The courts have long struggled to draft a definition of social serving the legislative intent in enacting the statute, see Army & Navy Club of America v. United States, Ct.Cl., 53 F.2d 277; Duquesne Club v. Bell, supra; Judge Hand's dissent in Tidwell v. Anderson, supra, without coming to a satisfactory conclusion because by dictionary definition the word is concerned with all human interrelationships. For this reason, then, the somewhat negative approach of the regulations have served to draw the line between a social club and one of another purpose. The congregation of people together into an association creates a social club unless their aggregation is shown to be for a definite mass purpose other than the desire of human beings to seek companionship. Even under the line of cases from the Court of Claims, eating supports no conclusion of any purpose and we are left merely with a group of people in a social organization unless we accept the conclusion of the Rockefeller Center Luncheon Club case, supra, that the individual business motivations of members would classify the club as a business club. This has been rejected by the majority of recent cases.

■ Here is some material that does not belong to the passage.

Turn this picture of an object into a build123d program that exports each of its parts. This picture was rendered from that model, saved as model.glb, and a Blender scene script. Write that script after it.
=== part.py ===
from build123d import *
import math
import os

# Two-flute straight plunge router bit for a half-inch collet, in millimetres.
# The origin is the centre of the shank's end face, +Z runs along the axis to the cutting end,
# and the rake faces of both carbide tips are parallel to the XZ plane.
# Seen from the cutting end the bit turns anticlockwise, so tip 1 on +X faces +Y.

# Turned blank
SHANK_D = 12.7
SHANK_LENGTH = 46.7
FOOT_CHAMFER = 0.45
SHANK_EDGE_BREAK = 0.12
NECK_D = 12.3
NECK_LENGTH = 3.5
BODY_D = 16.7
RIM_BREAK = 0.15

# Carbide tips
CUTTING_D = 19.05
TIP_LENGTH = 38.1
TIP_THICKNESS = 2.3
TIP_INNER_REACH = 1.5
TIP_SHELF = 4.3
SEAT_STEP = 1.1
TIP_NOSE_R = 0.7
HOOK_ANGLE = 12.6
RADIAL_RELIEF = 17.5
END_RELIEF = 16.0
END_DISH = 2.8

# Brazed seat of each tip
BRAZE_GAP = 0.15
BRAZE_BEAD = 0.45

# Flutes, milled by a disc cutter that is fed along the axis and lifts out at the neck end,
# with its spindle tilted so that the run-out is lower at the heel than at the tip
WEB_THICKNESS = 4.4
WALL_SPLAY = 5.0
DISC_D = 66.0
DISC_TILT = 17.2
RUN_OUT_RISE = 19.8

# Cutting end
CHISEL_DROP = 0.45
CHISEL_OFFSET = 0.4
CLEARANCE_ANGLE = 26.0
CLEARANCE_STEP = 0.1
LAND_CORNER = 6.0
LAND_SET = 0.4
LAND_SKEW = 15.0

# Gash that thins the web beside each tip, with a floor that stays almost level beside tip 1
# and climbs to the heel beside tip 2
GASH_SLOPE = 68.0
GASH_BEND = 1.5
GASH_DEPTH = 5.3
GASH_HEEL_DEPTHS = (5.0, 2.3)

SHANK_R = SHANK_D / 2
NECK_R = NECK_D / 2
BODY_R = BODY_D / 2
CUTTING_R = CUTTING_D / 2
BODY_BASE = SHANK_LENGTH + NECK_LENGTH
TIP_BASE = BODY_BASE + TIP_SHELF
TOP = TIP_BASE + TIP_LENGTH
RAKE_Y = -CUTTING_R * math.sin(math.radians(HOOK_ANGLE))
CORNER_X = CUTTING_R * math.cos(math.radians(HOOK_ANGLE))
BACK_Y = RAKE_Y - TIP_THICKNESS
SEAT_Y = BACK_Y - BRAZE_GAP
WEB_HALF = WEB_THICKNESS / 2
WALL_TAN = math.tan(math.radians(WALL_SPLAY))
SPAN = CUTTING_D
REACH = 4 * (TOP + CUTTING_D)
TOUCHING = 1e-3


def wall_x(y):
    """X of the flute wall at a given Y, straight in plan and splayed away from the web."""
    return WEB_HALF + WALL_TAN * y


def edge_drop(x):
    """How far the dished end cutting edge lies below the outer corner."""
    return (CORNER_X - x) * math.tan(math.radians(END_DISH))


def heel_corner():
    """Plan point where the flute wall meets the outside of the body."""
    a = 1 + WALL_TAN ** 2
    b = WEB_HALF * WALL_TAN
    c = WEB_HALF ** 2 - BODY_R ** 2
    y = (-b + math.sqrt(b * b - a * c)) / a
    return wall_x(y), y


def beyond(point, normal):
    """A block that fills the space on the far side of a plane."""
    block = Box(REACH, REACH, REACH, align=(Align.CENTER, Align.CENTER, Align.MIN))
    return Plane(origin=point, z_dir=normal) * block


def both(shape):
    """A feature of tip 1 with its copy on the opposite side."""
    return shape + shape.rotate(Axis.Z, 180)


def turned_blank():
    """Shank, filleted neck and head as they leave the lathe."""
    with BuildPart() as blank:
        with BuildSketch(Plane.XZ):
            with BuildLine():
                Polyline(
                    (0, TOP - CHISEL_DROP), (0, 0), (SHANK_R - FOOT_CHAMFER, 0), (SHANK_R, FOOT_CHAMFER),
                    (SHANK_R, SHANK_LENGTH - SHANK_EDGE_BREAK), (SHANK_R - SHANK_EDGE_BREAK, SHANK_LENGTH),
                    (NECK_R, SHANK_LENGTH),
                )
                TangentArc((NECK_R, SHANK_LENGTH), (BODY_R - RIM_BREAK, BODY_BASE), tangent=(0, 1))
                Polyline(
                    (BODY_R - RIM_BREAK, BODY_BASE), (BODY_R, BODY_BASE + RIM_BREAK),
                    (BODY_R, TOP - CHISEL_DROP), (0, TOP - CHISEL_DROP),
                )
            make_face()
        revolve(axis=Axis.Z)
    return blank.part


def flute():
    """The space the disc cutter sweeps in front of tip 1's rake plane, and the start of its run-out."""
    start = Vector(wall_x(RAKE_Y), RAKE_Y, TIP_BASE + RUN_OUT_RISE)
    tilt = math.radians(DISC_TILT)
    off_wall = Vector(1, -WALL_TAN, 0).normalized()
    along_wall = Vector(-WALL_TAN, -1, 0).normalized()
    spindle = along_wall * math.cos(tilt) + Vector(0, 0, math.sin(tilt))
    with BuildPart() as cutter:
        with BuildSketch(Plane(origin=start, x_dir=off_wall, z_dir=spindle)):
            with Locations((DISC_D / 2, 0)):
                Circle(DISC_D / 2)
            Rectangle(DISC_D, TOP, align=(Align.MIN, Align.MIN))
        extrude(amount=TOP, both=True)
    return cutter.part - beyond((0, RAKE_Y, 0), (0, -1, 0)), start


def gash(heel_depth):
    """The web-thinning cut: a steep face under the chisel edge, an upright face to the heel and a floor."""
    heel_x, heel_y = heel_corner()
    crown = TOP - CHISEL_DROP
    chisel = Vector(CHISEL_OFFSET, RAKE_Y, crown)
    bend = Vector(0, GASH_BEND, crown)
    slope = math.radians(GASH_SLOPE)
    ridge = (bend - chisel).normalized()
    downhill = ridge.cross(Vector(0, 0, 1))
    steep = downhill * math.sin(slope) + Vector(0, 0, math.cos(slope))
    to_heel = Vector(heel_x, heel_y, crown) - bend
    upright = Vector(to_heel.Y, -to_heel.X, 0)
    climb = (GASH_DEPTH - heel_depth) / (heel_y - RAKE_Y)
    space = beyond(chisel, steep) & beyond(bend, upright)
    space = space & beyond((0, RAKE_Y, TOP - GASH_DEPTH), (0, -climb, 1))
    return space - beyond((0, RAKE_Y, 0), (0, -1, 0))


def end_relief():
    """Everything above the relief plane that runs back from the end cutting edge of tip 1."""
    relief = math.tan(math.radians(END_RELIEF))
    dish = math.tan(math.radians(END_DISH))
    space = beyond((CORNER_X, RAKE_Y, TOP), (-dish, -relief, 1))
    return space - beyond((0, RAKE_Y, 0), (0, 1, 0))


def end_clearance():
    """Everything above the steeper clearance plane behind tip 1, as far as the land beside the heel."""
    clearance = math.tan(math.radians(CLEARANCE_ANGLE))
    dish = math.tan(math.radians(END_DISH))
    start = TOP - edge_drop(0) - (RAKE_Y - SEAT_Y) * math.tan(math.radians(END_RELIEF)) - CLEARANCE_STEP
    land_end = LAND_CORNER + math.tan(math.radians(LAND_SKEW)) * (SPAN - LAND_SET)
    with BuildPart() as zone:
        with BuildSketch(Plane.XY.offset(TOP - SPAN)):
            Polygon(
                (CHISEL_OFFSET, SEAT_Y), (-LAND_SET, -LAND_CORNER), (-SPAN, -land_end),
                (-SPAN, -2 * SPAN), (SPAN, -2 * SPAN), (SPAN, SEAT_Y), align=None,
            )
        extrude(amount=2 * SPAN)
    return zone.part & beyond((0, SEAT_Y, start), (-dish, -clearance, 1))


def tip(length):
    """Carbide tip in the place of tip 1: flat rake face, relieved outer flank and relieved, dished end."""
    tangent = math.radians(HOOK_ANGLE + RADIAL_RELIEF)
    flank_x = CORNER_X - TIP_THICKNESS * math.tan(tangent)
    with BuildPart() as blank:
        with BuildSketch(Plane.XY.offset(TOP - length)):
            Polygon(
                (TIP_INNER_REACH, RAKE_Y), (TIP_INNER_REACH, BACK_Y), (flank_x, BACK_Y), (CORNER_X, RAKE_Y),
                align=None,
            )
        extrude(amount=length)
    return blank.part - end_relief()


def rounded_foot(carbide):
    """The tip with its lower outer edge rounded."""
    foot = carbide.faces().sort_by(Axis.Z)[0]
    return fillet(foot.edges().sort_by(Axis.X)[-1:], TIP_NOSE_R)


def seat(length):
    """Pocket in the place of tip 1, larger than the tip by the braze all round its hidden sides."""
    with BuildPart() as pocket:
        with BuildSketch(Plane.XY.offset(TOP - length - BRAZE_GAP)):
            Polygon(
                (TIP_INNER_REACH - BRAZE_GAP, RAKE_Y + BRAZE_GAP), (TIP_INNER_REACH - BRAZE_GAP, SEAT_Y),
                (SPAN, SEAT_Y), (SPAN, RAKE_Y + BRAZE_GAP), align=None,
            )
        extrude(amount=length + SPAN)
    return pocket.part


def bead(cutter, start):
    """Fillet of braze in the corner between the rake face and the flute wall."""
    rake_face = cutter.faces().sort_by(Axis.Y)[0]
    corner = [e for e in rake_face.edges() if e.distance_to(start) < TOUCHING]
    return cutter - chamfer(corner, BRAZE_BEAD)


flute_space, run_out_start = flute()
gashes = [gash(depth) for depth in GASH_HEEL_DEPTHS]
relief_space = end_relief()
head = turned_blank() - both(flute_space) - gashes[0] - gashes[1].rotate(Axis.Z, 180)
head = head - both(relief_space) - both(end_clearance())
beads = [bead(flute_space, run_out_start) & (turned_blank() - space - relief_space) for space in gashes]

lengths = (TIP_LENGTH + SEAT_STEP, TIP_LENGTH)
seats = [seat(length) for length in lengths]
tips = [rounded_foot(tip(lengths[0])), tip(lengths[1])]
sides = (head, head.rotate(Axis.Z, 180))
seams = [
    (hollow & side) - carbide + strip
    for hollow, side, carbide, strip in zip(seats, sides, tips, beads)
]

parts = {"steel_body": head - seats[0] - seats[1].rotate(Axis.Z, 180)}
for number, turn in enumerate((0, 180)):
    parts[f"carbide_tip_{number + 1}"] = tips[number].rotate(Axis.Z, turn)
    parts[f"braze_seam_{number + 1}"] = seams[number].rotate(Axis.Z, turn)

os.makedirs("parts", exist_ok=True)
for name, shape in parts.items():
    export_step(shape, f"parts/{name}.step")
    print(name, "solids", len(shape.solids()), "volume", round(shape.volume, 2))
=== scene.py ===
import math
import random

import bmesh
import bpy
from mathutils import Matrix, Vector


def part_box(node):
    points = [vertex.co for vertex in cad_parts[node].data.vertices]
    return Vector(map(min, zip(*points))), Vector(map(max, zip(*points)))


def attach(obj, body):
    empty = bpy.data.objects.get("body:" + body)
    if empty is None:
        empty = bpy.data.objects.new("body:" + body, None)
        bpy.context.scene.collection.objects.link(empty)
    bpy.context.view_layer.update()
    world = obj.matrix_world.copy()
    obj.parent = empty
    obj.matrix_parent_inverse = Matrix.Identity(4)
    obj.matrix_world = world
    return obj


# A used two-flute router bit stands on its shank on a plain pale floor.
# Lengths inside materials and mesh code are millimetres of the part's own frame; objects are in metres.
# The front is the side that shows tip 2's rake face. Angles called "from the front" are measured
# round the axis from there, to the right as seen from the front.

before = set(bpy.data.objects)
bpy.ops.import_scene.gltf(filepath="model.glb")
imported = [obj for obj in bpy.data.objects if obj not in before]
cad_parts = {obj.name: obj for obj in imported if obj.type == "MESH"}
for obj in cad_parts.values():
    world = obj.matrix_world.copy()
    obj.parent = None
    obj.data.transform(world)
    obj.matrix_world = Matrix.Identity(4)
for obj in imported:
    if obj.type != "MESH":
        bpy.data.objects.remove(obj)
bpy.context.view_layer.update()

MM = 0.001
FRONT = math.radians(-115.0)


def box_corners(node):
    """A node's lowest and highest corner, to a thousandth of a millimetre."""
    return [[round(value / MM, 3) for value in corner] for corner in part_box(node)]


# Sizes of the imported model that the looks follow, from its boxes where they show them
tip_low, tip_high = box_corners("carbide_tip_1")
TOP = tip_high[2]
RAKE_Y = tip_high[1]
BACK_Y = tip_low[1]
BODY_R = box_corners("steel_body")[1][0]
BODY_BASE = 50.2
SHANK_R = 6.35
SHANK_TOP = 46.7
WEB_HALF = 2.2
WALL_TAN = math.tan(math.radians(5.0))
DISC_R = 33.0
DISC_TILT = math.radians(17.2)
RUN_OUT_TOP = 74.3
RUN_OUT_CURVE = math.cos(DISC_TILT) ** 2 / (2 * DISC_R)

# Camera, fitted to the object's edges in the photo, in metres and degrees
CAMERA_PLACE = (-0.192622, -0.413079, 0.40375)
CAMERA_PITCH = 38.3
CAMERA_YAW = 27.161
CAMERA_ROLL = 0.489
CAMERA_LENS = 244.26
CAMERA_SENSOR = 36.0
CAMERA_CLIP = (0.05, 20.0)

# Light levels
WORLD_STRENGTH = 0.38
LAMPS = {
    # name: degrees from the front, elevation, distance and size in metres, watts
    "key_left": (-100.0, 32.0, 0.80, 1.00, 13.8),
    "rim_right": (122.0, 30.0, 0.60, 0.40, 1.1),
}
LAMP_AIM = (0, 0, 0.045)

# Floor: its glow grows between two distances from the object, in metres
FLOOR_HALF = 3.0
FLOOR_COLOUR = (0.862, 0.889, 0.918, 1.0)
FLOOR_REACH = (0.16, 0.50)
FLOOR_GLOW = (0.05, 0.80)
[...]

"It would seem to be more consistent with the purpose of this legislation to say that an organization is a social club if its activities are largely social, even though the actuating motive of the members in joining was to secure business contacts, than to call such an organization a business club because its members are engaged in business, or they joined the club to secure, through its social activities, business contacts." Fleming v. Reinecke, 7 Cir., 52 F.2d 449, 80 A.L.R. 1293.
The judgment of the trial court is affirmed.
Notes:
Of the Tenth Circuit, sitting by designation
§ 1710 "(a) There shall be levied, assessed, collected, and paid —
"(1) A tax equivalent to 11 per centum of any amount paid as dues or membership fees to any social, athletic, or sporting club or organization, if the dues or fees of an active resident annual member are in excess of $10 per year."